KANO - At least one person was killed and eight other people injured when a blast ripped through a crowded bus station in Kano, northern Nigeria, police and witnesses said on Thursday.
The explosion happened at about 3:00pm (1400 GMT) at the New Motor Park in the predominantly Christian Sabon Gari neighbourhood, which has previously been targeted by Boko Haram militants.
"It was an IED (improvised explosive device). The explosive was concealed in a water dispenser and brought into the motor park by unknown people," Kano state police commissioner Adelere Shinaba told reporters at the scene.
"A woman was killed and eight other people were injured and have been taken to hospital... Our forensics experts are combing the scene for clues. We have already commenced (an) investigation."
Shinaba said there was no immediate claim of responsibility and no arrests had been made but Kano -- Nigeria's second city -- has been hit before by explosions.
On June 23 a bomb blast at a public health college in the city killed at least eight while on May 19, a suicide car bomb attack in Sabon Gari killed at least four people, including a young girl.
At least four strong explosions rocked the same area on July 29 last year, killing 12.
Backdrop of violence
In the latest blast a man who gave his name as Obi and works at a local garage, said: "A young cart pusher (porter) wheeled a water dispenser into the (motor) park and kept it near other luggage waiting to be uploaded into a bus heading to the east.
"The dispenser was given to him by two people at the gates who disguised (themselves) as travellers and asked him to bring it in for them but lagged behind him.

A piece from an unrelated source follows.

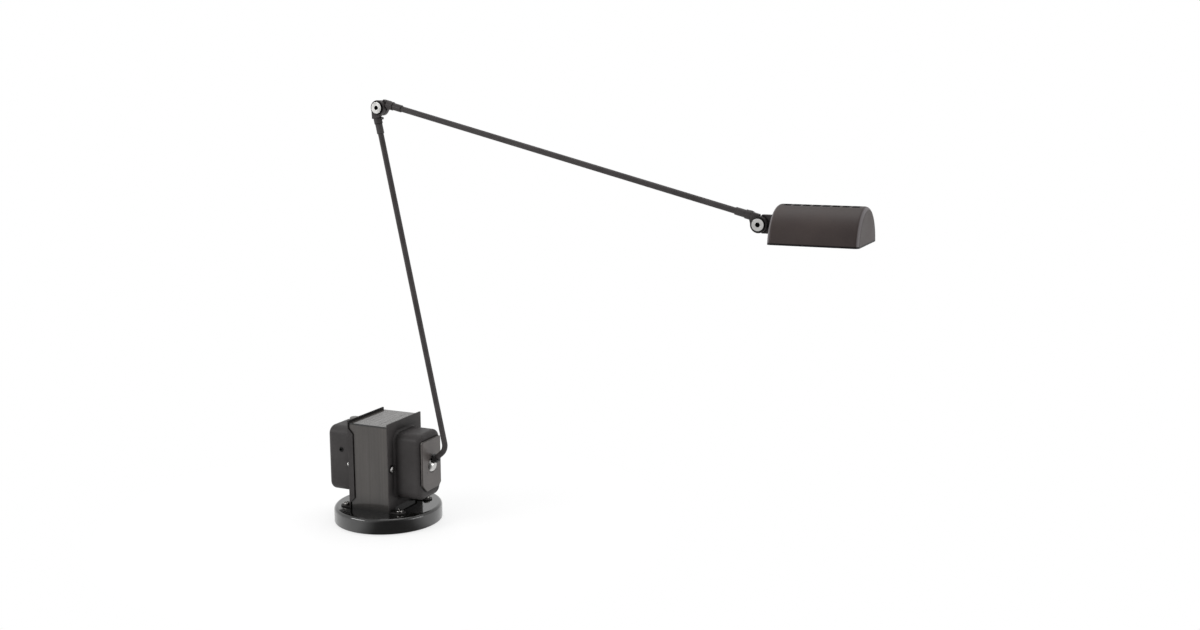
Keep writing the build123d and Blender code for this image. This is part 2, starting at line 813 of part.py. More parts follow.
def reflector():
    """A half-round trough with flat wings that reach the shade's walls."""
    x0 = holder_face() + 1
    x1 = head_x1 - shade_wall - reflector_end_gap
    z0 = head_z0 + reflector_rise
    trough = rod_x(reflector_radius, x0, x1, 0, z0) - rod_x(reflector_radius - reflector_thickness, x0, x1, 0, z0)
    trough &= box(x0, x1, -reflector_radius, reflector_radius, z0, z0 + reflector_radius)
    wall_y = sqrt((shade_radius - shade_wall) ** 2 - (reflector_rise + shade_drop + reflector_thickness) ** 2)
    wing_y = wall_y - free_gap
    for side in (-1, 1):
        near = side * (reflector_radius - reflector_thickness)
        far = side * wing_y
        trough += box(x0, x1, min(near, far), max(near, far), z0, z0 + reflector_thickness)
    return trough


def bulb_start():
    return holder_face() + free_gap


def bulb_capsule():
    """The glass capsule: a pinched base, a hollow tube and a round end."""
    x0 = bulb_start()
    x1 = x0 + pinch_length
    z = head_pin[1]
    pinch = box(x0, x1 + bulb_glass, -pinch_width / 2, pinch_width / 2, z - pinch_thickness / 2,
                z + pinch_thickness / 2)
    straight = bulb_length - bulb_radius
    body = rod_x(bulb_radius, x1, x1 + straight, 0, z) + ball_at(bulb_radius, x1 + straight, z)
    bore = bulb_radius - bulb_glass
    hollow = rod_x(bore, x1 + bulb_glass * 2, x1 + straight, 0, z) + ball_at(bore, x1 + straight, z)
    glass = pinch + body - hollow
    for y in bulb_pin_rows():
        glass -= rod_x(pin_radius + slip_fit, x0, x1 + bulb_glass * 2, y, z)
    return glass


def filament_middle():
    return bulb_start() + pinch_length + bulb_glass * 2 + filament_length / 2 + 2


def bulb_pin(y):
    tip = holder_face() - pin_depth
    return rod_x(pin_radius, tip, filament_middle(), y, head_pin[1])


def bulb_filament():
    half = pin_spacing / 2 - pin_radius
    return rod_y(filament_radius, -half, half, filament_middle() - pin_radius, head_pin[1])


# ---- switch ----
def switch_body():
    top = bulge_top - sheet
    body = box(switch_x - switch_length / 2, switch_x + switch_length / 2, -switch_width / 2, switch_width / 2,
               top - switch_depth, top)
    body += rod_z(switch_bush_radius, top, bulge_top + switch_bush_rise, switch_x, 0)
    floor = button_foot() - button_stem_depth - button_travel - free_gap
    return body - rod_z(button_stem_radius + running_fit, floor, bulge_top + switch_bush_rise, switch_x, 0)


def switch_ring():
    ring = rod_z(switch_ring_radius, bulge_top, bulge_top + switch_ring_height, switch_x, 0)
    ring = chamfer(ring.edges().group_by(Axis.Z)[-1], switch_ring_height * 0.3)
    return ring - rod_z(switch_bush_radius + slip_fit, bulge_top, bulge_top + switch_ring_height, switch_x, 0)


def button_foot():
    """The height of the cap's lower edge, when the button is up."""
    return bulge_top + switch_ring_height + free_gap + button_travel


def switch_button():
    """The button: a cap over the bush, and a stem that slides in it."""
    z0 = button_foot()
    roof = bulge_top + switch_bush_rise + button_travel + free_gap
    top = roof + button_height / 2
    cap = rod_z(button_radius, z0, top, switch_x, 0)
    cap = fillet(cap.edges().group_by(Axis.Z)[-1], button_height * 0.25)
    cap -= rod_z(switch_bush_radius + free_gap, z0, roof, switch_x, 0)
    return cap + rod_z(button_stem_radius, z0 - button_stem_depth, top - 1, switch_x, 0)


# ---- terminals and cable inlet ----
def terminal_rows():
    pitch = terminal_width / terminal_ways
    return [(index - (terminal_ways - 1) / 2) * pitch for index in range(terminal_ways)]


def terminal_block():
    x0 = bell_x0 + sheet
    top = terminal_bottom + terminal_height
    block = box(x0, x0 + terminal_length, -terminal_width / 2, terminal_width / 2, terminal_bottom, top)
    for y in terminal_rows():
        block -= rod_z(terminal_screw_radius + slip_fit, top - terminal_screw_depth - free_gap, top,
                       x0 + terminal_length / 2, y)
    return block


def terminal_screw(y):
    top = terminal_bottom + terminal_height
    return rod_z(terminal_screw_radius, top - terminal_screw_depth, top - 2 * free_gap,
                 bell_x0 + sheet + terminal_length / 2, y)


def cable_inlet():
    """A rubber bush in the bell's front wall, empty here."""
    wall = -bulge_width / 2
    inner = wall + sheet
    bush = rod_y(inlet_lip_radius, wall - inlet_lip, wall, inlet_x, inlet_z)
    bush = fillet(bush.edges().group_by(Axis.Y)[0], inlet_lip * 0.45)
    bush += rod_y(inlet_neck_radius, wall, inner, inlet_x, inlet_z)
    bush += rod_y(inlet_lip_radius, inner, inner + inlet_lip, inlet_x, inlet_z)
    return bush - rod_y(inlet_bore_radius, wall - inlet_lip, inner + inlet_lip, inlet_x, inlet_z)


# ---- leads inside the bells ----
def lead(*points):
    """A round lead along straight runs with equal bends."""
    path = FilletPolyline(*points, radius=lead_bend)
    section = Plane(origin=path @ 0, z_dir=path % 0) * Circle(lead_radius)
    return sweep(section, path=path)


def inner_leads():
    """Coil to ball joint, coil to terminals, and terminals to switch."""
    coil_x0 = core_x0 - coil_height
    coil_x1 = core_x1 + coil_height
    coil_z = core_mid_z + limb
    to_ball = rod_x(lead_radius, coil_x1 - bobbin_lip, housing_back, 0, ball_z)
    terminal_x = bell_x0 + sheet + terminal_length / 2
    terminal_z = terminal_bottom + terminal_height
    side_y = terminal_rows()[0]
    to_terminal = lead((coil_x0 + bobbin_lip, side_y, coil_z), (terminal_x, side_y, coil_z),
                       (terminal_x, side_y, terminal_z))
    low_z = bulge_top - sheet - switch_depth
    foot = Pos(terminal_x + terminal_length / 4, 0, terminal_z) * Circle(lead_radius)
    slant = Vector(switch_x - terminal_x - terminal_length / 2, 0, low_z - terminal_z)
    to_switch = extrude(foot, amount=slant.length, dir=slant.normalized())
    return to_ball, to_terminal, to_switch


# ---- nodes ----
write("base_disc", base_disc())
write("base_pad", base_pad())
write("foot_screws", *[foot_screw(x, y) for x, y in foot_screw_places()])
write("core_e_stack", core_e_stack())
write("core_i_stack", core_i_stack())
write("coil_bobbin", coil_bobbin())
write("primary_winding", primary_winding())
write("secondary_winding", secondary_winding())
write("left_bell", left_bell())
write("right_bell", right_bell())
write("core_bolts", core_bolt(-core_bolt_y), core_bolt(core_bolt_y))
write("core_nuts", core_nut(-core_bolt_y), core_nut(core_bolt_y))
write("side_plate", side_plate())
write("socket_housing", socket_housing())
write("housing_screws", *[housing_screw(y, z) for y, z in housing_screw_places()])
write("seat_spring", seat_spring())
write("ball_cup", ball_cup())
write("pivot_ball", pivot_ball())
write("lower_collar", lower_collar())
write("lower_tube", lower_tube())
write("lower_sleeve", lower_sleeve())
write("lower_rod", lower_rod())
write("lower_ferrule", ferrule(elbow, lower_down, lower_side))
write("elbow_front_eye", drilled_eye(elbow, lower_down, lower_side, True, lower_inside, 0, eye_radius))
write("elbow_back_eye",
      drilled_eye(elbow, upper_out, upper_side, False, upper_side, web_crest_start, web_crest))
write("upper_ferrules", ferrule(elbow, upper_out, upper_side), ferrule(head_pin, upper_back, upper_side))
write("upper_tube", upper_bar(tube_radius, tube_end, tube_end) - upper_bar(tube_bore, tube_end, tube_end))
write("upper_sleeve", upper_bar(sleeve_radius, tube_end, tube_end) - upper_bar(sleeve_bore, tube_end, tube_end))
write("upper_rod", upper_bar(rod_radius, tube_end, tube_end))
write("head_front_eye",
      drilled_eye(head_pin, upper_back, upper_side, True, upper_side, web_crest_start, web_crest))
write("lower_grub_screw", grub_screw(elbow, lower_down, lower_side, lower_inside, lower_grub_proud))
write("upper_grub_screws", grub_screw(elbow, upper_out, upper_side, upper_side, grub_proud),
      grub_screw(head_pin, upper_back, upper_side, upper_side, grub_proud))
for place, pin in (("elbow", elbow), ("head", head_pin)):
    write(place + "_pin", hinge_pin(pin))
    write(place + "_nut", hinge_nut(pin))
    write(place + "_lock_washer", lock_washer(pin))
    write(place + "_wave_washer", wave_washer(pin))
    write(place + "_front_bush", pin_bush(pin, True))
    write(place + "_back_bush", pin_bush(pin, False))
write("head_lug", head_lug())
write("lug_screws", *[lug_screw(y) for y in lug_screw_rows()])
write("shade_shell", shade_shell())
write("holder_bracket", holder_bracket())
write("lamp_holder", lamp_holder())
write("reflector", reflector())
write("bulb_capsule", bulb_capsule())
write("bulb_pins", *[bulb_pin(y) for y in bulb_pin_rows()])
write("bulb_filament", bulb_filament())
write("switch_body", switch_body())
write("switch_ring", switch_ring())
write("switch_button", switch_button())
write("terminal_block", terminal_block())
write("terminal_screws", *[terminal_screw(y) for y in terminal_rows()])
write("cable_inlet", cable_inlet())
write("inner_leads", *inner_leads())
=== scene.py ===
import math

import bmesh
import bpy
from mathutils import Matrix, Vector


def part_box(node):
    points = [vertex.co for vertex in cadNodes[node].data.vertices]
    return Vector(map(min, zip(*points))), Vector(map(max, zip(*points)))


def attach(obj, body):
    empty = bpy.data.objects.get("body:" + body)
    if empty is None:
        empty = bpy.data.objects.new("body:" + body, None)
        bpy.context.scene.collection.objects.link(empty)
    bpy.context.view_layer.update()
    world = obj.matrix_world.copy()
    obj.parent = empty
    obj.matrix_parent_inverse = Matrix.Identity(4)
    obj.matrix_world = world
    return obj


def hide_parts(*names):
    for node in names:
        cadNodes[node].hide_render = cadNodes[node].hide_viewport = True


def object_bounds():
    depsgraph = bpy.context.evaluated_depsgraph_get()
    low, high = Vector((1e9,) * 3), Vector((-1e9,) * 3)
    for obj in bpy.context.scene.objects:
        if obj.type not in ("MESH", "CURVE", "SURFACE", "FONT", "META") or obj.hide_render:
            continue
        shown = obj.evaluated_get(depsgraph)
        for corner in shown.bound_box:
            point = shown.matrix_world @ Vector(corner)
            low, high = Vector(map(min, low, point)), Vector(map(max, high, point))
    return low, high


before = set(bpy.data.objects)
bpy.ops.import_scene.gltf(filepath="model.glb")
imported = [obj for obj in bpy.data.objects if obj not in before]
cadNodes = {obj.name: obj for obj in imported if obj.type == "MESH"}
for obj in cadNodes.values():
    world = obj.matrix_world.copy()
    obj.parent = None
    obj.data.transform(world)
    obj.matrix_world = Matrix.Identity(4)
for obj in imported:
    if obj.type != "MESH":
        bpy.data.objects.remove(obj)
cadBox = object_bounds()
print("frame loaded:", len(cadNodes), "pieces")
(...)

"The (water) dispenser exploded with a huge bang at the time passengers were disembarking from the bus close to the dispenser."
The cart pusher -- a common sight in and around bustling transport hubs in Nigeria -- had his hands and legs blown off while a woman was decapitated, he added.
Another witness, market trader Suleiman Bala, said the device was left among rows of buses and the two suspects disappeared shortly before the blast.
The latest violence came after two bombings in the northern city of Kaduna on Wednesday left at least 42 people dead and prompted the authorities to introduce a round-the-clock curfew to prevent lawlessness.
According to local police, the first attack -- a suicide bomb -- targeted the convoy of Sheikh Dahiru Bauchi, a cleric who has fiercely criticised Boko Haram's deadly five-year uprising, and left at least 25 dead.
The second attack some two hours later that killed 17 people targeted Muhammadu Buhari, one of Nigeria's most prominent opposition leaders who also ruled the country as a military dictator from 1983 to 1985.
Both bombings are in line with previous attacks on prominent Islamic clerics, whom Boko Haram accuse of co-operating with Nigeria's secular government, but also come as part of an increasing number of bloody attacks outside the group's northeastern heartland.
The capital, Abuja, has been hit three times in as many months by car bomb attacks, while there was a twin car bombing on a crowded market in the central city of Jos in May and a similar attack outside a fuel depot in the financial capital, Lagos in June.
But civilians have borne the brunt of attacks this year, leaving hundreds dead and tens of thousands more displaced in a relentless series of attacks in Nigeria's remote northeast.